It’s you.
You might feel like any failure you have is the result of malevolent forces outside of your control.
But it’s my job to tell you the truth – and the truth is, you are the sole possessor of your own success and failure as a commodity investor.
Yes, as an investor in general, the government is hostile to you. And you’re up against professional scam artists in the financial industry who will wring you out for every penny of your net worth if you let them.
But the government can’t force you to buy bad investments or to sell good ones. The financial industry doesn’t literally kick in your door and tear your money from your hands.
The biggest causes of your failure are your own decisions or indecisions.
In the next few weeks, you’re going to get inundated with messages from the financial industry that it’s time for you to turn over a new leaf with the New Year.
It’s time to buy investments because the calendar is changing!
If that statement doesn’t send you running for the hills, then you need to take a long hard look at your investment plans.
What are your plans? Do you have a plan?
If you can’t describe your plan in a sentence or two, then you have no chance of succeeding. That’s not because I’m saying you’re stupid or lazy.
It’s just a fact: without a plan for success, there’s no practical way to tell if you’re succeeding.
Make a simple plan, be as specific as possible, and then ignore anything that doesn’t help you achieve that goal.
If you take these simple steps, you’ll never get duped by a penny-stock scam.
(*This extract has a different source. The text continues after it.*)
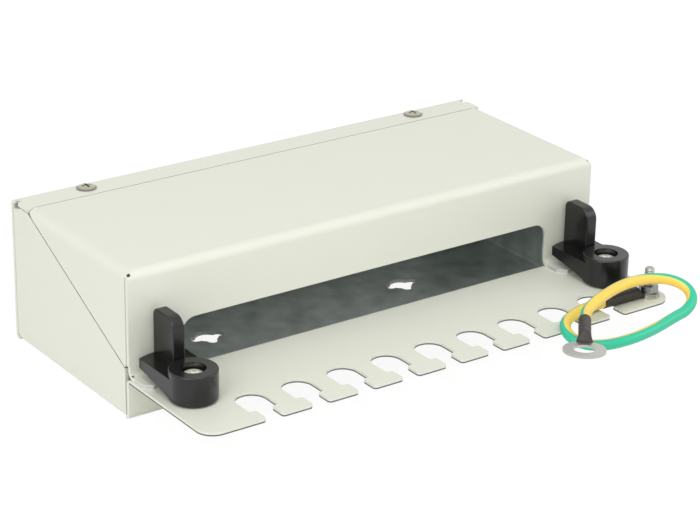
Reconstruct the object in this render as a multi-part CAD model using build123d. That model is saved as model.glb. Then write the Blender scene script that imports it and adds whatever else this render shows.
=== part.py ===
from build123d import *
import math
import os

os.makedirs("parts", exist_ok=True)

# Desktop patch panel: a folded steel tray with a cable comb, a folded steel cover,
# two swinging plastic latches and an earth lead. Millimetres, +X to the right along
# the width, +Y to the back, +Z up. The origin is the middle of the tray's underside.

# Sheet steel and its folds
sheet = 1.5
tray_bend = 1.0
cover_bend = 2.0
seam = 0.4

# Tray
tray_width = 220.0
tray_depth = 88.5
case_height = 59.5
flange_depth = 13.5
side_front_height = 20.6
ease_run = 6.0
ease_drop = 1.7
relief_width = 2.2
relief_length = 3.2

# Comb of cable teeth on the tray's front
comb_height = 16.8
comb_reach = 54.0
comb_corner = 7.0
notch_count = 9
notch_pitch = 20.25
notch_width = 12.4
notch_depth = 21.8
tooth_head_width = 13.4
tooth_head_length = 7.4
tooth_corner = 1.5
neck_corner = 1.0

# Keyholes in the floor, for hanging the panel on a wall
keyhole_spacing = 96.0
keyhole_setback = 45.0
keyhole_head = 9.4
keyhole_slot = 4.6
keyhole_span = 14.6
keyhole_reach = 5.6

# Row of jack openings in the back wall
port_count = 8
port_pitch = 24.0
port_width = 14.7
port_height = 16.4
port_middle = 31.0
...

You’ll never be blindsided by a new government regulation or tax.
And then, when you do achieve success, you’ll be able to proudly give yourself credit – instead of looking for someone else to blame for your lousy decisions.
If my words sound like “tough love” – they’re not! I’m simply telling you the only way I know how to succeed as an investor.
As an addendum, the biggest single distinction you MUST start to make with your financial decisions is to realize the difference between an investment, a cash position and a speculation.
Cash is simple. It’s the most liquid form of wealth – a stable store of value that’s easily deployed to buy other assets. Whether it’s gold, silver, the dollar, the euro, the yen – or any other highly recognized, easily bought and sold money unit – cash is the best way to make sure you can buy things easily and quickly.
It doesn’t produce a yield. It can’t make you rich. And you should always have some on hand for emergencies, and/or in the bank and in your brokerage account for big purchases.
A speculation is something else entirely. It’s an asset you buy now because you think it will fetch a higher price in the future. It’s purely educated guesswork whether you’ll be right or not. Speculations should give you a chance to greatly impact your net worth if you’re right, and not impact you much at all if you’re wrong. Think biotech stocks, junior precious metals stocks and other high-risk, high-reward types of situations.
I know some of you are going to hate my definition of investment – but I find it to be the most useful. Lots of people make the mistake of calling ANYTHING they want to buy “an investment.”
So a new car is an investment, because you need a safe way to get to work. A house is an investment because it’s better than renting – you’re building “equity.”
Or a new outfit is an investment, because it makes you feel good, and you need to feel good about yourself to succeed, etc.
In this manner, ANYTHING can be called an investment. So the word loses all meaning.
My definition (and value investing legend Benjamin Graham’s definition): an investment is a business or other venture that returns regular cash payments to you over a period of time.
You own an investment, and it pays you to own it. It’s relatively safe, it produces income and if you hold it long enough, you’ll make back more than you put into it from the regular cash flow it gives back to you.
If you look at stocks through this prism, then you would never buy a penny stock without a dividend and call it an investment. Even many dividend stocks might not be appropriate, either because they’re too risky or their dividend is too small.
But if you can compartmentalize these different types of financial assets, and make sure that you’re using the right one for the appropriate time as it fits into your plans, then you are much less likely to go wrong.